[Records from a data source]
================================

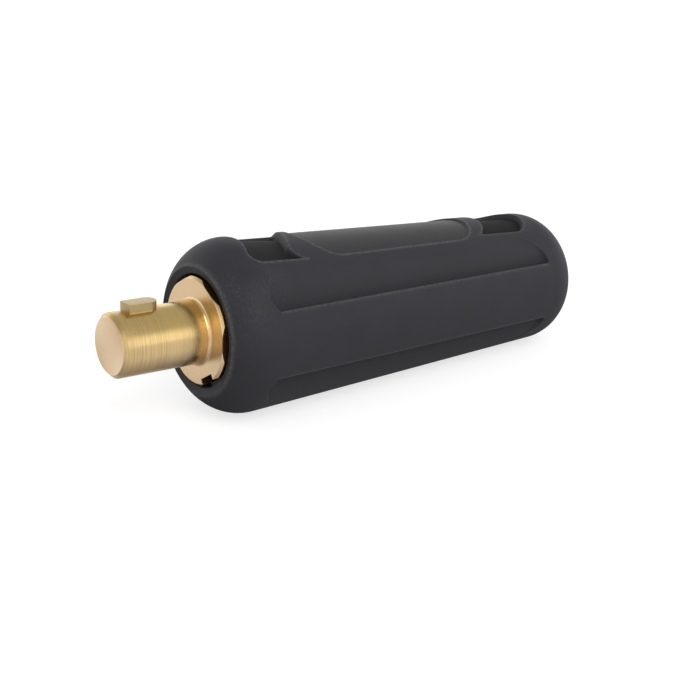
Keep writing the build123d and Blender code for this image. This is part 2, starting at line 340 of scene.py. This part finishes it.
def recess_half_width(x):
    """Half the width of the recesses along the top at x, seen from above."""
    stops = (
        POCKET_X[1],
        PANEL_X[0] + PANEL_BULGE[0],
        PANEL_X[1] - PANEL_BULGE[1],
        REAR_POCKET_X[0] - REAR_POCKET_BULGE,
    )
    widths = (
        POCKET_HALF_WIDTH,
        PANEL_HALF_WIDTH[0],
        PANEL_HALF_WIDTH[1],
        REAR_POCKET_HALF_WIDTH,
    )
    return np.interp(x, stops, widths)


def recess_angle(x):
    """Angle at which the recesses' long sides lie at x."""
    return np.arccos(recess_half_width(x) / cone_radius(np.clip(x, *FACET_SPAN_X)))


def pocket_rear_x(y):
    """x of the front pocket's rear edge at y: slanted, and flared at its near end."""
    near = POCKET_FLARE - POCKET_HALF_WIDTH
    out = np.clip(near - y, 0, POCKET_FLARE)
    slanted = POCKET_X[1] + np.maximum(y, near) * tan(POCKET_SLANT)
    return slanted + POCKET_FLARE - np.sqrt(POCKET_FLARE**2 - out**2)


def pocket_inside(x, y):
    """Distance inside the front pocket's curved front end and its sides, with round corners.

    The arc's centre is ahead of it, so a point inside is further off than its radius. Past
    a corner's centre, seen from both edges, the distance is that from the corner's circle.
    """
    arc = end_arc(POCKET_HALF_WIDTH, POCKET_BULGE)
    centre_x = POCKET_X[0] - arc
    corner_y = POCKET_HALF_WIDTH - POCKET_CORNER
    corner_x = centre_x + sqrt((arc + POCKET_CORNER) ** 2 - corner_y**2)
    over_x, over_y = x - corner_x, np.abs(y) - corner_y
    past = over_y * (corner_x - centre_x) > over_x * corner_y
    straight = np.minimum(np.hypot(x - centre_x, y) - arc, POCKET_HALF_WIDTH - np.abs(y))
    gap = POCKET_CORNER - np.hypot(over_x, over_y)
    return np.where((over_x < 0) & past, gap, straight)


def end_arc(half_width, bulge):
    """Radius of the arc over a chord of twice the half width that bulges that far."""
    return (half_width**2 + bulge**2) / (2 * bulge)


def arc_x(y, apex_x, half_width, bulge, side):
    """x of a round end at y: the apex, less what the arc falls back from it."""
    radius = end_arc(half_width, bulge)
    y = np.minimum(np.abs(y), half_width)
    return apex_x + side * (radius - np.sqrt(radius**2 - y**2))


def inside_corner(first, second, radius):
    """Distance inside two edges at once, rounded where both are nearer than a radius."""
    gaps = np.hypot(np.maximum(radius - first, 0), np.maximum(radius - second, 0))
    return radius - gaps


def recess_gaps(x, angle):
    """Distances of a point inside the edges of front pocket, panel and rear pocket."""
    radius = cone_radius(x)
    y = -radius * np.cos(angle)
    side = radius * (quarter_turn(angle) - recess_angle(x))

    rear = (pocket_rear_x(y) - x) * cos(POCKET_SLANT)
    pocket = inside_corner(pocket_inside(x, y), rear, POCKET_WALL)

    arcs = [end_arc(half, bulge) for half, bulge in zip(PANEL_HALF_WIDTH, PANEL_BULGE)]
    start_x, end_x = PANEL_X[0] + arcs[0], PANEL_X[1] - arcs[1]
    front = np.where(x < start_x, arcs[0] - np.hypot(x - start_x, y), PANEL_CORNER)
    rear = np.where(x > end_x, arcs[1] - np.hypot(x - end_x, y), PANEL_CORNER)
    panel = inside_corner(np.minimum(front, rear), side, PANEL_CORNER)

    arc = end_arc(REAR_POCKET_HALF_WIDTH, REAR_POCKET_BULGE)
    front = np.hypot(x - REAR_POCKET_X[0] + arc, y) - arc
    rear = arc - np.hypot(x - REAR_POCKET_X[1] + arc, y)
    front = np.where(x > REAR_POCKET_X[0] - arc, front, -1)
    rear = np.where(x > REAR_POCKET_X[1] - arc, rear, REAR_POCKET_CORNER)
    crescent = inside_corner(np.minimum(front, rear), side, REAR_POCKET_CORNER)

    below = 10.0 * (np.sin(angle) <= 0)
    return [gap - below for gap in (pocket, panel, crescent)]


def recess_depth(x, angle):
    """Depth of the pockets and the panel along the top."""
    pocket, panel, crescent = recess_gaps(x, angle)
    floor = np.interp(x, POCKET_SPAN_X, POCKET_DEPTH)
    return (
        floor * smooth_step(pocket / POCKET_WALL)
        + PANEL_DEPTH * smooth_step(panel / RECESS_WALL)
        + REAR_POCKET_DEPTH * smooth_step(crescent / RECESS_WALL)
    )


def facet_share(x, angle):
    """How far into a grip facet a point is along the plug, 0 before its ends to 1 between."""
    quarter = quarter_turn(angle)
    front = smooth_step((x - facet_front(quarter)) / FACET_WALL + 0.5)
    return front * smooth_step((facet_rear(quarter) - x) / FACET_WALL + 0.5)


def facet_cut(x, angle):
    """What the grip facets take from the radius at x and an angle."""
    cone = cone_radius(x)
    cut = cone - soft_min(cone, facet_radius(x, quarter_turn(angle)), FACET_EDGE_ROUND)
    return np.maximum(cut, 0) * facet_share(x, angle)


def sleeve_radius(x, angle):
    """Radius of the sleeve's outside at x and an angle, with facets, recesses and flat."""
    cone = cone_radius(x)
    down = np.maximum(-np.sin(angle), 0.5)
    flat = np.maximum(cone - (cone - REST_FLAT_DEPTH) / down, 0)
    return profile_radius(x) - facet_cut(x, angle) - recess_depth(x, angle) - flat


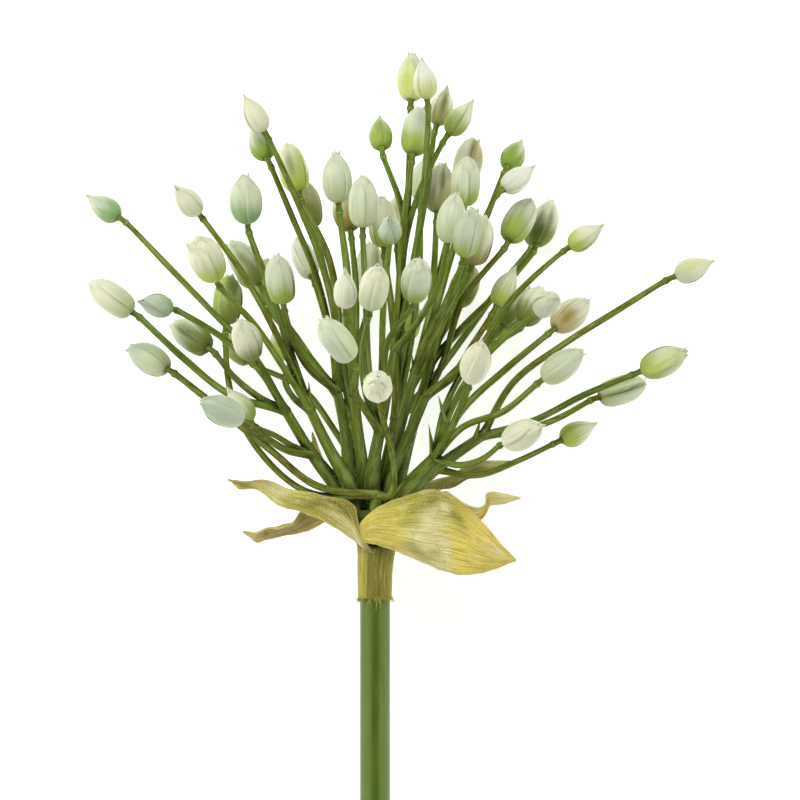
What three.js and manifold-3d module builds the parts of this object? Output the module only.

================================

Aim of the task:
The lines from the top of the data above down to the line containing "return np.where((over_x <" are to be copied exactly; no other line should appear.

Exercise result:
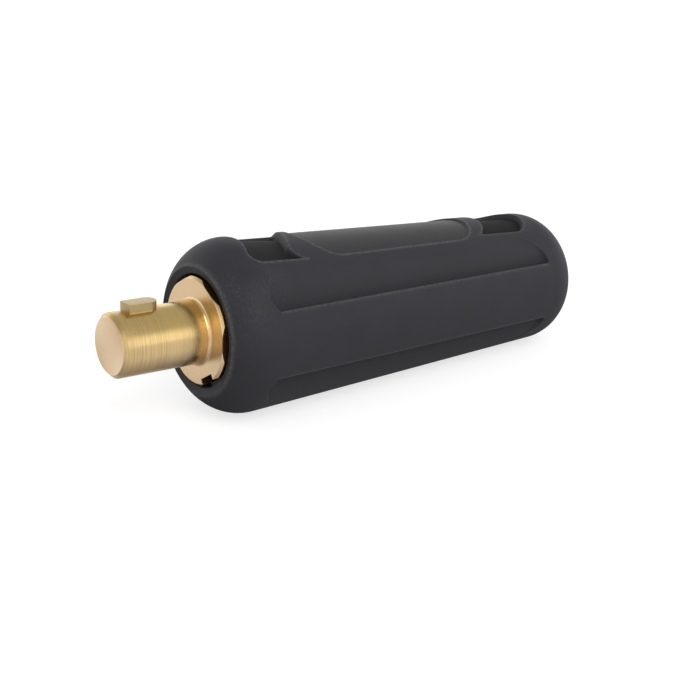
Keep writing the build123d and Blender code for this image. This is part 2, starting at line 340 of scene.py. This part finishes it.
def recess_half_width(x):
    """Half the width of the recesses along the top at x, seen from above."""
    stops = (
        POCKET_X[1],
        PANEL_X[0] + PANEL_BULGE[0],
        PANEL_X[1] - PANEL_BULGE[1],
        REAR_POCKET_X[0] - REAR_POCKET_BULGE,
    )
    widths = (
        POCKET_HALF_WIDTH,
        PANEL_HALF_WIDTH[0],
        PANEL_HALF_WIDTH[1],
        REAR_POCKET_HALF_WIDTH,
    )
    return np.interp(x, stops, widths)


def recess_angle(x):
    """Angle at which the recesses' long sides lie at x."""
    return np.arccos(recess_half_width(x) / cone_radius(np.clip(x, *FACET_SPAN_X)))


def pocket_rear_x(y):
    """x of the front pocket's rear edge at y: slanted, and flared at its near end."""
    near = POCKET_FLARE - POCKET_HALF_WIDTH
    out = np.clip(near - y, 0, POCKET_FLARE)
    slanted = POCKET_X[1] + np.maximum(y, near) * tan(POCKET_SLANT)
    return slanted + POCKET_FLARE - np.sqrt(POCKET_FLARE**2 - out**2)


def pocket_inside(x, y):
    """Distance inside the front pocket's curved front end and its sides, with round corners.

    The arc's centre is ahead of it, so a point inside is further off than its radius. Past
    a corner's centre, seen from both edges, the distance is that from the corner's circle.
    """
    arc = end_arc(POCKET_HALF_WIDTH, POCKET_BULGE)
    centre_x = POCKET_X[0] - arc
    corner_y = POCKET_HALF_WIDTH - POCKET_CORNER
    corner_x = centre_x + sqrt((arc + POCKET_CORNER) ** 2 - corner_y**2)
    over_x, over_y = x - corner_x, np.abs(y) - corner_y
    past = over_y * (corner_x - centre_x) > over_x * corner_y
    straight = np.minimum(np.hypot(x - centre_x, y) - arc, POCKET_HALF_WIDTH - np.abs(y))
    gap = POCKET_CORNER - np.hypot(over_x, over_y)
    return np.where((over_x < 0) & past, gap, straight)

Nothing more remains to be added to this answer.